Anything that questions mainstream media version of the truth is automatically labeled as conspiracy theory delusion and hence put in the same category as believing in reptilian illuminati . How is this different to cult brainwash mechanics? (to ridicule a view other than the cult-accepted view).

The sirya crisis is a perfect example: a few years ago the shariah law al'qaeda guys were the movie villains: religious fanatics that stone women to death and bomb our free countries, the media now portrays them as rebel democratic heroes because they oppose the siryan government, we almost send them an aircraft carrier as military support. If you don't see the contradiction and obvious attempt to manipulate your opinion to support an agenda, then (downvote me to zero karma if you want) you are a well educated fool.

tremols | 11 years ago | on: Spreadsheet-like programming in Haskell

To ellaborate a bit further, I don't know haskell but I can agree that the authors code doesn't look like spreadsheet programming.
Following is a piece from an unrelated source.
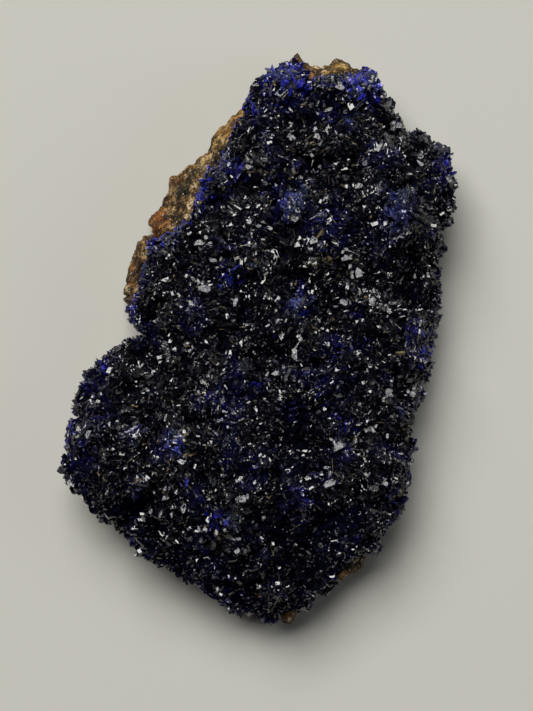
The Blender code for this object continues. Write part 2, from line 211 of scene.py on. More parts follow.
# Hollows of the crystal face, where it looks black.
HOLLOWS = [
    (-5.0, -15.4, 3.0, 1.0), (-1.4, -16.4, 3.2, 1.0), (-8.6, -13.0, 2.8, 1.0), (4.3, -14.4, 3.2, 1.0),
    (1.4, -18.6, 2.6, 1.0), (7.4, -13.0, 2.4, 0.8), (2.9, -6.9, 2.5, 0.9), (-7.2, -0.3, 1.7, 0.5),
    (-2.2, 0.0, 1.9, 0.5), (-1.4, -3.6, 1.1, 0.5), (7.2, 7.2, 1.3, 0.7), (3.6, 15.5, 1.0, 0.6),
    (10.1, 4.7, 1.5, 0.5), (7.2, -1.4, 1.4, 0.4), (-11.0, -11.0, 1.8, 0.6), (1.5, -12.9, 2.0, 1.0),
    (6.0, -12.6, 2.0, 0.9), (3.2, -16.8, 2.6, 1.0),
]
HOLLOW_DEPTH = 1.0 * MM
# Furrows run across the face between the rows of crystals, and are about half as dark.
FURROW_DEPTH = 0.3 * MM
FURROW_STRETCH = 0.4  # how fast they vary along X, against along Y
FURROW_MARGIN = 2.2 * MM  # how far inside the edge they reach their full darkness
FURROW_DARKNESS = 0.45
# They run where their noise is low: how low, and how steeply they then deepen.
FURROW_RARITY = 0.3
FURROW_STEEPNESS = 4

# Places on the rock that are golden, red-brown, and dark.
GOLD_ROCK = [
    (-1.8, 16.2, 0.6, 1.0), (-2.6, 15.2, 0.7, 1.0), (-3.3, 14.4, 0.6, 1.0), (-4.4, 13.1, 0.4, 0.5),
    (5.5, 19.9, 0.8, 0.7), (3.6, 20.0, 0.4, 0.5),
]
RED_ROCK = [
    (-7.6, 8.6, 0.9, 1.0), (-9.2, 5.3, 0.4, 0.8), (-9.4, 4.2, 0.3, 0.7), (-4.9, 12.7, 0.3, 0.6),
    (5.9, 20.3, 0.3, 0.5),
]
DARK_ROCK = [
    (-5.7, 10.9, 0.6, 1.0), (-9.8, 3.2, 0.7, 0.85), (-4.6, 12.2, 0.5, 0.7), (-9.5, 5.9, 0.3, 0.8),
    (-8.2, 7.9, 0.3, 0.7),
]
TINT_LEVEL = 2.1 * MM  # how high on the rock those places are
TINT_BLEND = 1.2 * MM  # how far below it they fade out
TINT_FRAY = 0.5  # and how raggedly
ROCK_VOXEL = 0.18 * MM
ROCK_SMOOTHING = 2
ROCK_RELIEF = (0.3, 0.2, 0.15)  # how high its broad relief, its ridges and its fine relief are, in mm
# Ridges run where their noise is near zero: their top, and how steeply they fall. Pits are low and dark.
RIDGE_TOP = 0.4
RIDGE_STEEPNESS = 2
PITS_FROM = 0.1
PIT_DARKNESS = 0.8
SOLE_HEIGHT = 0.5 * MM  # below this the relief fades out, for a flat underside
ROCK_MARGIN = 0.13 * MM  # how far the rock goes beyond the outline, because it lies lower and looks smaller
ROCK_BARE = 0.3 * MM
ROCK_PULL = (0.6, 0.3)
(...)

My approach is inspired by join calculus which is centered on the concept of waiting on a set of signals/cells to trigger a reaction (I ignore the concurrency capabilities of join calculus which make it a bit more complex). It seems to me that FRP takes the long route to achieve this since its focused on event handling.

Anyhow, this can be easily achieved with a simplified cactus stack where each stack "frame" holds a reference to its parent so that it notifies its parent when its value is set, then when all of the stack frames are ready the procedure associated to it is triggered.

This type of stack has some interesting capabilities including memory friendly infinite recursion and compound-key data structures. I believe that it has potential for artificial intelligence and the development of modern dataflow languages.